> [Challenge]:
Give only the number of lines that include the string "else".

> [Data shown]:
## Begin
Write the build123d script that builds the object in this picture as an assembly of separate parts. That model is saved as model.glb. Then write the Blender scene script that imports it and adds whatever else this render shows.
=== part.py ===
## End
## Begin
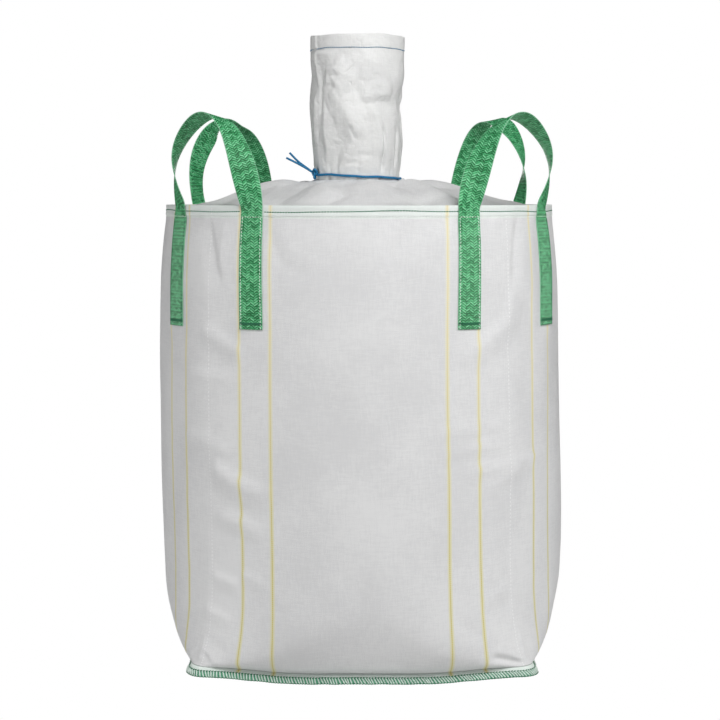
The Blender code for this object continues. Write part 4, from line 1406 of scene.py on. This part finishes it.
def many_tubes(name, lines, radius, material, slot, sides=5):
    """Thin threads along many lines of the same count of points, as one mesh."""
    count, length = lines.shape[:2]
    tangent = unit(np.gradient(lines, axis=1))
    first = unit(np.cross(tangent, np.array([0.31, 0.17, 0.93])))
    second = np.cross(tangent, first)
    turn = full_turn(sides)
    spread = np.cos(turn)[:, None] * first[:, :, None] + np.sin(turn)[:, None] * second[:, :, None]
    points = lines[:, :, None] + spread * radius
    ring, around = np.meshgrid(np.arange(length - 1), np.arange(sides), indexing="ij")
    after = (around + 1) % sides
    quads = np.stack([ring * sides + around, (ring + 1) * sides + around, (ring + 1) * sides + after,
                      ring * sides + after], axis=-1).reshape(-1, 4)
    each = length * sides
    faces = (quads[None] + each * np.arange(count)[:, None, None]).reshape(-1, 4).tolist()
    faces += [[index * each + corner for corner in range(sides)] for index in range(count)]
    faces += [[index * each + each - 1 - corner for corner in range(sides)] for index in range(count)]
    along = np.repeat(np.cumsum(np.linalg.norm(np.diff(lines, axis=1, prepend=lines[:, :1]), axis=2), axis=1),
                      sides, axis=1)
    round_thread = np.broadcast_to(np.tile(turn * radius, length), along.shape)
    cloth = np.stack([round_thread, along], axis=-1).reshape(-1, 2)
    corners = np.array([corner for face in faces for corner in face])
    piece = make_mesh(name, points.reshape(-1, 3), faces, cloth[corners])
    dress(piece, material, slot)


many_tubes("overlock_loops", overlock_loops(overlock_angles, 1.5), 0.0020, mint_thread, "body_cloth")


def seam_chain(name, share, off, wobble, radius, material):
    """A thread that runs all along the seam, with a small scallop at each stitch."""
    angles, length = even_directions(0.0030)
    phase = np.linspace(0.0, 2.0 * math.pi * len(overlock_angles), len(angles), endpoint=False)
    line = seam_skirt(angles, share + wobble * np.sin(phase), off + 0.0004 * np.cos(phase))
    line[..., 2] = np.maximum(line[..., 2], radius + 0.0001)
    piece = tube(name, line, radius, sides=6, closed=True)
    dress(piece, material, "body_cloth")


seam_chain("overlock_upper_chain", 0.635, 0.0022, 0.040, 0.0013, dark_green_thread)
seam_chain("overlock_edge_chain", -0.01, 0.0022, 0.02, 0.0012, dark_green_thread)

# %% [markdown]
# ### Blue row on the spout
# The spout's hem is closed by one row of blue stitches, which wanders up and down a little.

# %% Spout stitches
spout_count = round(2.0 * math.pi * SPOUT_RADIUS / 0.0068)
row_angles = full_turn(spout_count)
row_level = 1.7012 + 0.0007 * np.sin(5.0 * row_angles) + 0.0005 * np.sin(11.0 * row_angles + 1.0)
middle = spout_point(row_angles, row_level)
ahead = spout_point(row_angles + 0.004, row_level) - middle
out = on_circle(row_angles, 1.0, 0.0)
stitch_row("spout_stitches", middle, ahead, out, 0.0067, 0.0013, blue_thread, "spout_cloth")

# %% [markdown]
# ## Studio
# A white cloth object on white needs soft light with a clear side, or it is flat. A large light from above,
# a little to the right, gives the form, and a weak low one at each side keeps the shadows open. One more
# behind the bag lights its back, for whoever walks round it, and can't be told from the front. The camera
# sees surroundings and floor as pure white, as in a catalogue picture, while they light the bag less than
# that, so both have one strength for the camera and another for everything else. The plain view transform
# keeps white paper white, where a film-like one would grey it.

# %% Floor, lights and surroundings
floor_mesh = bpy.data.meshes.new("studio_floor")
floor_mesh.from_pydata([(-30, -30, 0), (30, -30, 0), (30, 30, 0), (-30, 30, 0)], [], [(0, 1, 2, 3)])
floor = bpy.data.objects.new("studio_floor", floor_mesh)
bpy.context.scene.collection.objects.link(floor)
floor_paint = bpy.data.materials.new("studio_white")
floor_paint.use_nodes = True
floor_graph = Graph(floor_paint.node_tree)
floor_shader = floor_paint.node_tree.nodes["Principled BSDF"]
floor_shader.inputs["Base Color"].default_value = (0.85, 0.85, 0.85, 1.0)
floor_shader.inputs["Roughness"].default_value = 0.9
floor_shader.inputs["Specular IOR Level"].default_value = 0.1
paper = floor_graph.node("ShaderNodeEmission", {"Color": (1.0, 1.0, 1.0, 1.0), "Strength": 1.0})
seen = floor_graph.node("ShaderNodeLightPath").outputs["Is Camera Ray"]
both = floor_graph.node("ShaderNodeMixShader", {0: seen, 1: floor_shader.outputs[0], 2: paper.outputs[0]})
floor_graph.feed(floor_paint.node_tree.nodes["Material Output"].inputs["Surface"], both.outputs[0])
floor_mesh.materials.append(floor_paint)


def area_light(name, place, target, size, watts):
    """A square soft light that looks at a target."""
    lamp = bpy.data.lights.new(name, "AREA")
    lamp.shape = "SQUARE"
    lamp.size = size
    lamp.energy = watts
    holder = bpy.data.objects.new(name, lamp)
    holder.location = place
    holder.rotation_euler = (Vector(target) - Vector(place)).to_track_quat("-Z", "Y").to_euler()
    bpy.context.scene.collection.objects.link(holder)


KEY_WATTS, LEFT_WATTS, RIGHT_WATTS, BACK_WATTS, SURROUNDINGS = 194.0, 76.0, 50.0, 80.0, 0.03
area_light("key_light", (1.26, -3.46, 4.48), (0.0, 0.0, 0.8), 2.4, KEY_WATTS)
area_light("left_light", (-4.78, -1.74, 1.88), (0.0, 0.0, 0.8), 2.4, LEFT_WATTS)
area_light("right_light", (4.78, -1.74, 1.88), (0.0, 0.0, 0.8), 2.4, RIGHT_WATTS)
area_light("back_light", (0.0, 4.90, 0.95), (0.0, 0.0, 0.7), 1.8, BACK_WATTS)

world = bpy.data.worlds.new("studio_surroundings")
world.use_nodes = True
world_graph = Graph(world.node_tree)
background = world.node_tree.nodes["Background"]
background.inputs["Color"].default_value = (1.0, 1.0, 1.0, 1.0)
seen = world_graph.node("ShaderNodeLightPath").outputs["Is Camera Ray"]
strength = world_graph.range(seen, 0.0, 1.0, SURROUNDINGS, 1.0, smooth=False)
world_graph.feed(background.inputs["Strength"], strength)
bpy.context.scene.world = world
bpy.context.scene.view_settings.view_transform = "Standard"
## End
> [Response]:
2